GW = {}; %# First, construct the filter bank.
for v = 0 : 4
    for u = 1 : 8
        GW =  [GW {GaborWavelet(R, C, Kmax, f, u, v, Delt2)}];
    end
end

%# Pad all the filters to size of padded image.
%# We made sure padsize will only be even, so we can divide by 2.
padsize = size(img) - [R C];
GW = cellfun( ...
        @(x) padarray(x,padsize/2), ...
        GW, ...
        'UniformOutput',false);

imgFFT = fft2(img); %# Pre-calculate image FFT.

for i=1:length(GW)
    filter = fft2( ifftshift( GW{i} ) ); %# See Numerical Recipes.
    imgfilt{i} = ifft2( imgFFT .* filter ); %# Apply Convolution Theorem.
end

%# Sum the responses to each filter. Do it in the above loop to save some space.
imgS = zeros(m,n);
for i=1:length(imgfilt)
    imgS = imgS + imgfilt{i}(pR+1:end,pC+1:end); %# Just use the valid part.
end

%# Look at the result.
imagesc(abs(imgS));

Keep in mind that this is essentially the bare minimum implementation.

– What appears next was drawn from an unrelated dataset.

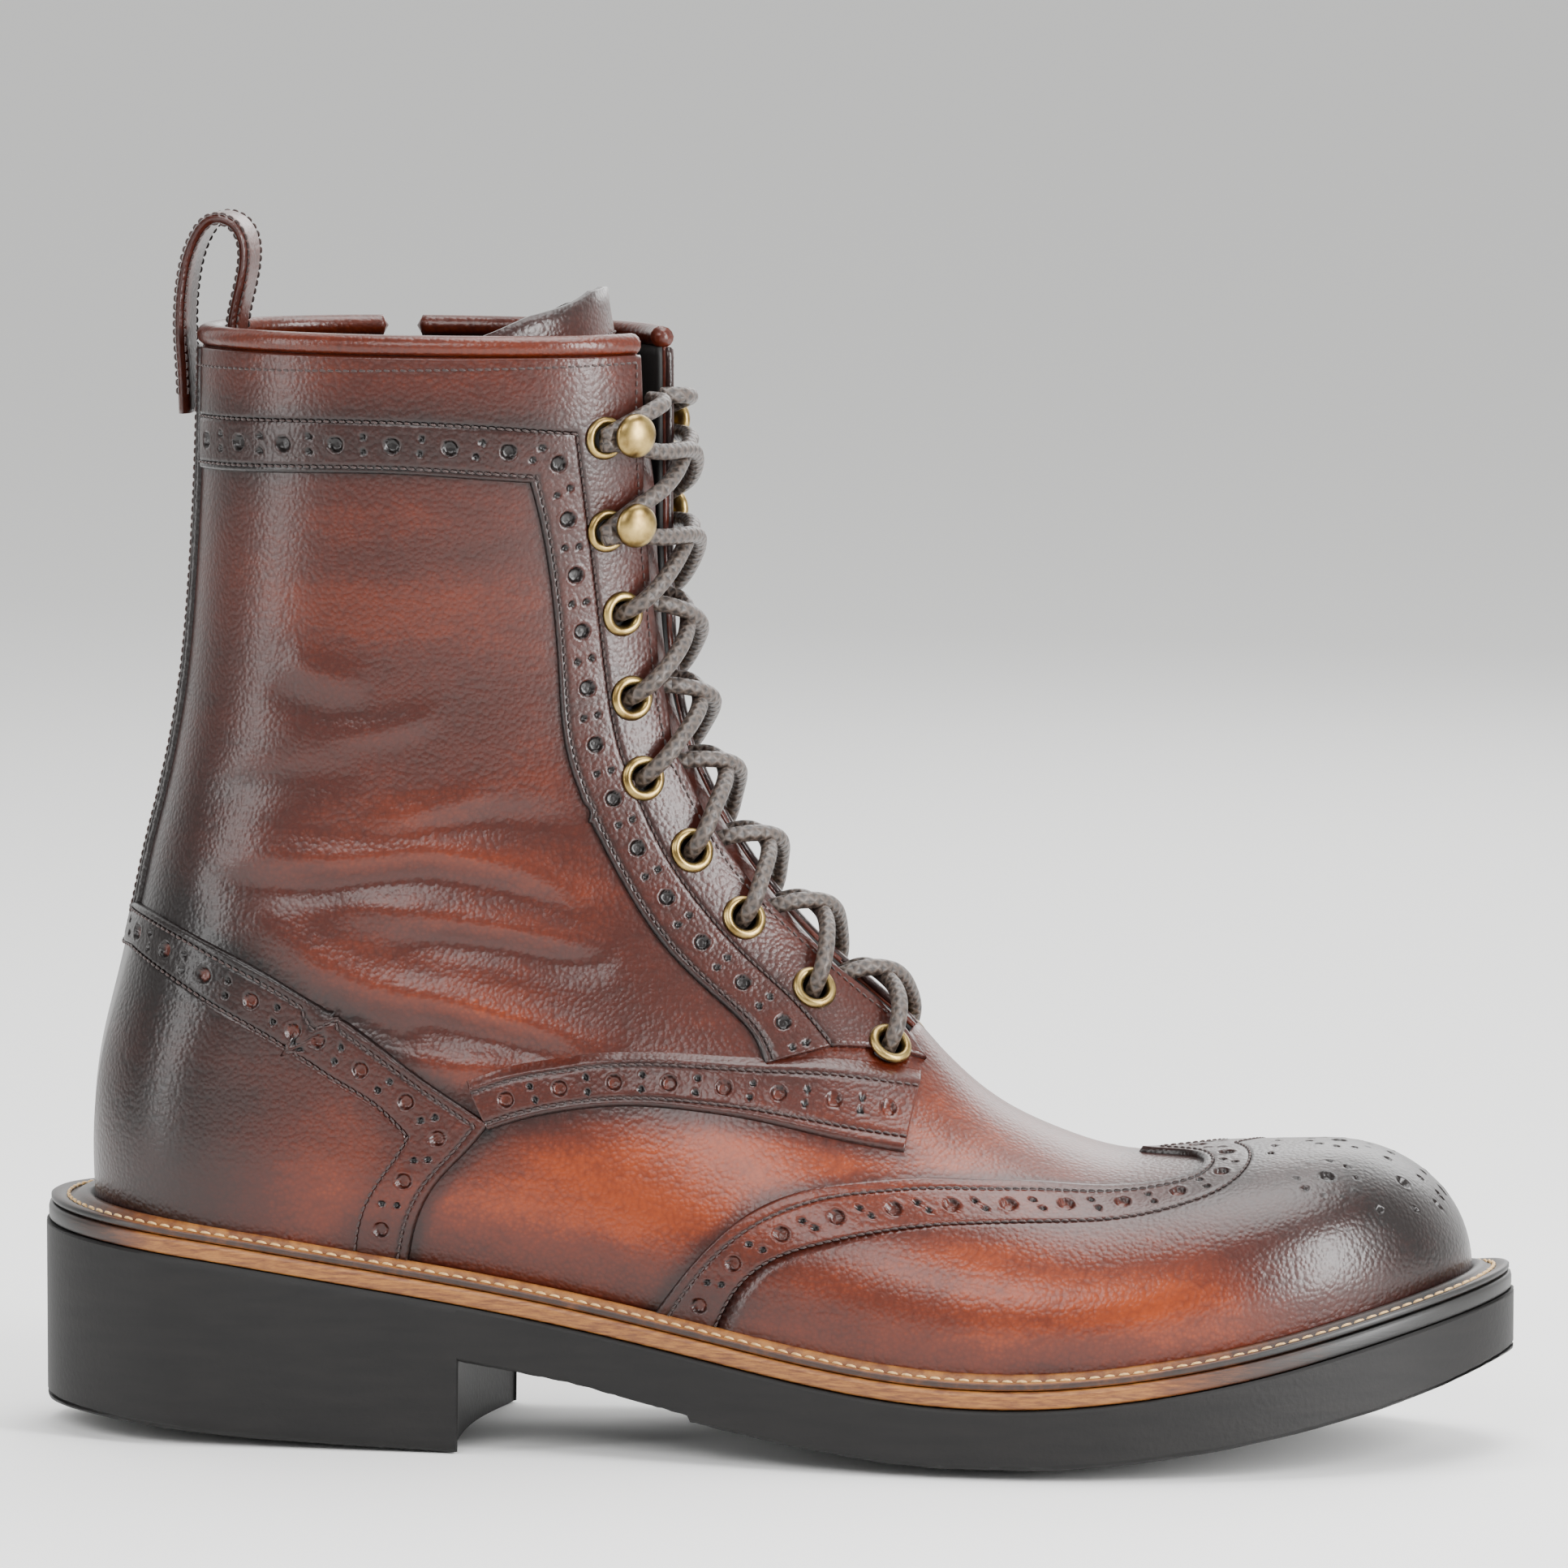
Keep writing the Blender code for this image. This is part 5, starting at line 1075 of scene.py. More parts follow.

You can choose to pad with replicates of the border instead of zeros, apply a windowing function to the image or make the pad size larger in order to gain frequency resolution. Each of these is a standard augmentation to the technique I've outlined above and should be trivial to research via Google and Wikipedia. Also note that I haven't added any basic MATLAB optimizations such as pre-allocation, etc.

As a final note, you may want to skip the image padding (i.e. use first code example) if your filters are always much smaller than the image. This is because, adding zeros to an image creates an artificial edge feature where the padding begins. If the filter is small, the wraparound from circular convolution doesn't cause problems, because only the zeros in the filter's padding will be involved. But as soon as the filter is large enough, the wraparound effect will become severe. If you have to use large filters, you may have to use a more complicated padding scheme, or crop the edge of the image.